Resistance is futile.
How do we live with/in futility? Meaning, sense and use in futility.
One of the characteristic markers of my generation, the Y generation as we’ve been defined and marketed to, is cynicism and selfishness.
I have to say, I feel ‘my’ aggregate generation would give the baby boomer generation a good run for their hard-earned lucky money, on these two markers also. I might even venture to say, we may well have learnt these traits from that booming generation.
bell hooks challenges my generation on what she notices as cynicism employed as a defence mechanism and coping strategy.
I think our generation might be reeling from the baby boomer aftermath of quick attempt at social justice.
Markers are generally generalisations, and in the colonial settler society I live within, those generalisations mean white and western for the most part. So there was a white western middle class, or socially mobile bunch of young people, who thought that wars were icky, and we should have peace and free love along with a whole bunch of -ologies and -isms. When those proved difficult and tedious, the most privileged in those movements swapped their peace signs for mobile phones and mortgages, writing off “revolution” as either “done” (like Feminism) or not pragmatic/feasible/realistic/possible (economic justice).

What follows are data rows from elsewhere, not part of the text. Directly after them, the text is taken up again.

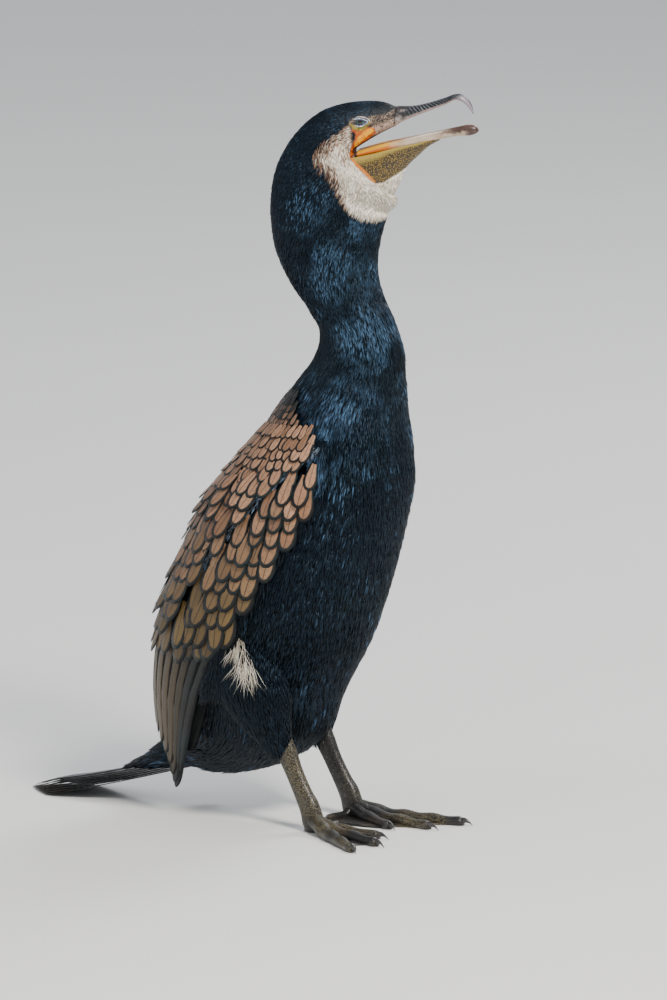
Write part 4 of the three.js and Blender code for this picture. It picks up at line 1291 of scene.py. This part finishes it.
def pouch_drawn(along, angle, down, lift=0):
    """Drawing points of the pouch, before the head is turned: angle goes round it, down from edge to keel."""
    upper_x, upper_z, low_x, low_z, wide = np.moveaxis(spline(POUCH_FORM, along), -1, 0)
    down = down * (1 + lift / np.hypot(low_x - upper_x, low_z - upper_z))
    return np.stack([
        upper_x + (low_x - upper_x) * down, (wide + lift) * np.cos(angle), upper_z + (low_z - upper_z) * down,
    ], axis=-1)


def on_pouch(along, degrees, lift=0):
    """Places on the pouch: 0 and 180 degrees are its upper edges and 90 is its keel."""
    angle = np.radians(degrees)
    return turned(pouch_drawn(along, angle, np.sin(angle), lift))


POUCH_ROWS, POUCH_OUTER, POUCH_INNER = 140, 75, 21  # rows, and steps round its outside and its upper side
station, round_it = np.meshgrid(
    np.linspace(0, len(POUCH_FORM) - 1, POUCH_ROWS), np.arange(POUCH_OUTER + POUCH_INNER), indexing="ij",
)
outside = round_it <= POUCH_OUTER
angle = np.where(
    outside, np.pi * round_it / POUCH_OUTER, np.pi * (1 - (round_it - POUCH_OUTER) / POUCH_INNER),
)
down = np.where(outside, np.sin(angle), 0.08 * np.sin(angle))
pouch_points = pouch_drawn(station, angle, down)
pouch_mesh = ringed(in_frame(turned(pouch_points)), "pouch")
mark_rings(pouch_mesh, "down", down)
for name, outline, soft in (("white", POUCH_WHITE, 0.5), ("orange", POUCH_ORANGE, 0.6)):
    mark_rings(pouch_mesh, name, inside(outline, pouch_points[..., 0], pouch_points[..., 2], soft))
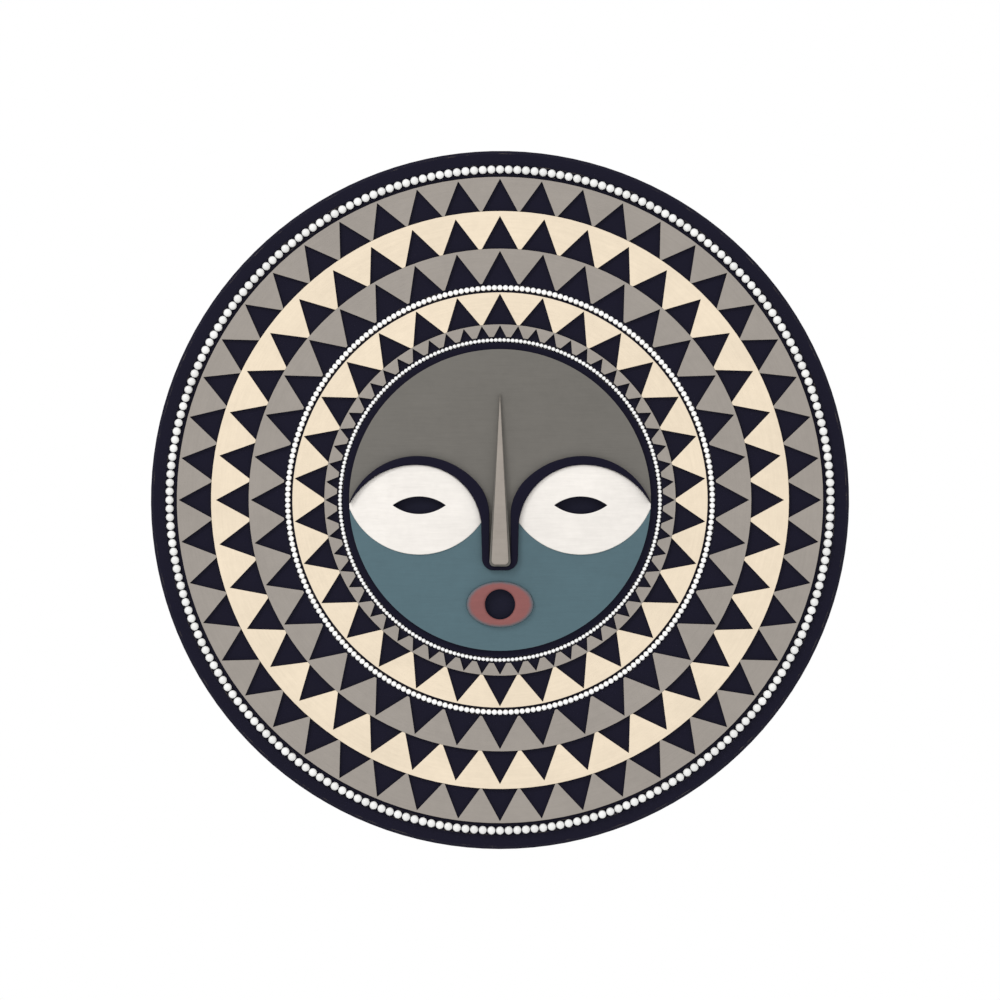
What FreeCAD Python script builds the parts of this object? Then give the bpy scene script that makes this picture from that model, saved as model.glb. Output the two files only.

What irks me about this over publicised wave of public and “general” feeling is that is it a minority’s feeling that dominates and shapes general public future generations. What irks me, is that it invisibilises all the non-dominant and non-privileged, and also, non-western-white-middle-class-university educated socially mobile people, who have been struggling for social justice across all strata, long before, and long after this “60’s and 70’s revolutionary” period.
So yes, I think ‘my’ generation is reeling from the experiences of a group of people with loud voices, who gave it a go for a while, and now think “resistance is futile, this is the way the world is, we gave it a go and it didn’t work out”. These momentous viewpoints drown out resistances from groupings, communities and societies that didn’t, and still don’t have the luxury to choose to mainstream and go with the neo-liberal flow. Those who did not, and still do not benefit significantly, consistently or meaningfully from the law reforms. Who might these be? No they’re not simply the young women on campus with short hair, who spell womyn, wimmin untraditionally. Nor are they just the older long haired guy in the army jacket trying to sell you the Socialist newsletter. They are people affected by and living in destitution, stateless citizen-less peoples (refugees and sometimes migrants), indigenous peoples, and peoples in majority world (known here as the-unlucky-poor-them Third World).
These are some of the voices drowned out and silenced, or just neglected by (baby boom) mainstream media (unless it’s doing a social feature piece), who resist by surviving, loving, continuing, struggling, fighting, challenging, and resisting. Resisting futility.
So maybe after all the times I’ve been told;
“There will always be rape and sexual abuse”
“People like their own kind, and so are naturally racist”
“Naturally the strong will dominate over the weak”
“Colonisation has always happened”
“You’ll grow out of it, I’ve been there and done that, you’ll see”
“There’s no point, the problems are too big, inequality is too big, the big corporations are too powerful”
I could concede that maybe resistance is futile. But only futile, if (like the Baby Boomer generalised generation) you think that World Peace, on the beauty pageant stage of the “First World”, can happen in a few short decades when you decided you’d have a go at it in between your university papers.
Maybe living through a rhetoric of futility, or a affluent-white-western-minority-world- Baby-Boomer noisy-rhetoric definition of futility, is simply that. Living through that noisy rhetoric that resistance is futile.
And we live with and within futility all the time. The futility – the waste, the pointlessness, the emptiness, hollowness, of neo-liberalism and rampant capitalism that reduces and confines people and the earth to profits and resources for profits.
And yet we and so many others continue to hope, to struggle, to live, to continue, to act, to love, to endure, to grow, to connect; despite, and because of, the sometimes overwhelming myriad of oppressions and inequalities many of us cannot simply opt out of.